A la suite des États généraux de la bioéthique·, le Comité Consultatif national d’Ethique (CCNE) a rendu ce mercredi 29 mai un avis sur les enjeux éthiques que soulève l’utilisation des « données massives » (Big data) dans le domaine de la santé.
Deux propos préliminaires sont soulevés par le CCNE :
- Premièrement : la donnée de santé ne se limite pas à la donnée recueillie dans un cadre médical (mesures biologiques, caractéristiques génomiques, données cliniques, etc.). En effet, le croisement de plusieurs sources de données sans lien avec la santé peut quand même contribuer à la création d’une information relative à la santé d’une personne.
- Deuxièmement : le contexte technologique changeant nécessite que les dispositifs de protection des personnes soient régulièrement évalués et mis à jour.
L’avis précise ensuite que l’utilisation du Big data brouille les pistes sur plusieurs tableaux. Il est souligné que la séparation entre vie privée et vie publique est de plus en plus ténue avec les croisements de données (ex : géolocalisation du smartphone) rendant possible le profilage.
Le CCNE identifie, et c’est un point très important pour les usagers, que la notion de consentement libre et éclairé, droit fondamental reconnu par tous, est menacé par l’utilisation d’outils technologiques de type big data. Pour faire face à ce risque de dégradation du consentement, le RGPD, corpus réglementaire européen, propose que l’on responsabilise les acteurs : les organisations qui manipulent des données doivent annoncer la couleur et indiquer à l’utilisateur final ce qui sera fait de leurs données. Une démarche de responsabilisation plutôt qu’une logique de contrôle exhaustif a priori. Cependant, fait remarquer le CCNE, encore faut-il que ces organisations soient loyales dans leurs comportements, fassent preuve de transparence dans leur processus, et puissent être contrôlées par des tiers.
Le CCNE estime par ailleurs qu’une « garantie humaine » des différentes étapes du processus de l’analyse des données, est nécessaire.
Ces étapes sont :
- La qualité et l’adéquation des données sélectionnées pour entraîner les algorithmes ;
- L’adéquation du choix des traitements algorithmiques à la question posée ;
- La vérification sur un jeu de données indépendantes de la robustesse et de l’exactitude du résultat donné par l’algorithme.

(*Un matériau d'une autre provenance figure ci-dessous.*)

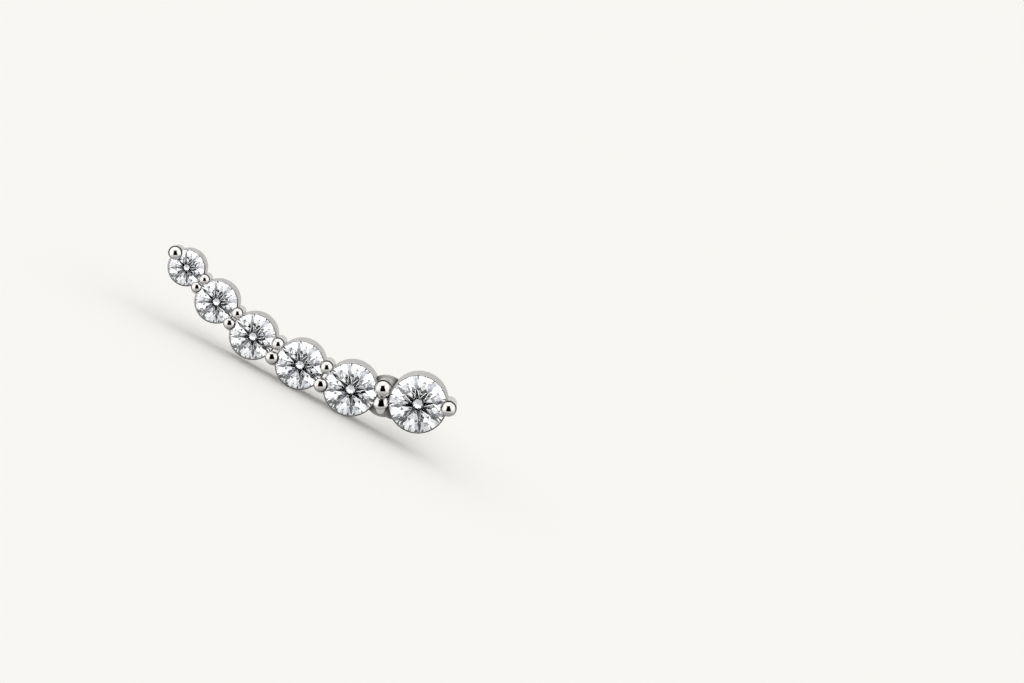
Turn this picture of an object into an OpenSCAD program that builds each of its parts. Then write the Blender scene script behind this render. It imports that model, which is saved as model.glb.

Le CCNE rappelle que « la relation de soin se fonde sur une relation humaine directe, basée sur la confiance et un ensemble de décisions véritablement partagées entre le médecin et le patient, même si l’informatisation des systèmes de soin est maintenant généralisée ».
Trois principes éthiques peuvent être fragilisés par l’utilisation des données massives :
- Le secret médical, « par la multiplication des informations partagées et échangées entre divers acteurs, dont certains ne relèvent pas du milieu médical » ;
- La responsabilité de la décision médicale, « par le risque d’automatisation que crée la multiplication des logiciels algorithmiques » ;
- La relation personnelle entre le médecin et son patient, « qui est menacée d’appauvrissement avec les innovations attendues du traitement des données massives, le patient risquant d’être réduit à un ensemble de données à interpréter, semblant rendre inutile son écoute. »
Le CCNE rappelle que les technologies du numérique doivent rester une aide à la décision et estime que le temps ainsi gagné devrait être mis à profit pour libérer du temps d’écoute, d’échange, de prise en compte personnelle du patient.
Dans le cadre des protocoles de recherche, le CCNE rappelle que l’enjeu éthique principal est de trouver « le bon équilibre entre le risque d’une sous-exploitation des données limitant des recherches menées dans l‘intérêt général et celui d’un partage des données trop large et insuffisamment contrôlé mettant en cause les droits fondamentaux de la personne ».
Enfin le CCNE précise que l’utilisation de nouvelles technologies en santé hors parcours de soin (réseaux sociaux, applications/objets connectés, plateformes internet etc.), peut porter atteinte à la protection des personnes : informations déloyales, non-respect du consentement à la diffusion, à l’hébergement et à la réutilisation des données de santé notamment.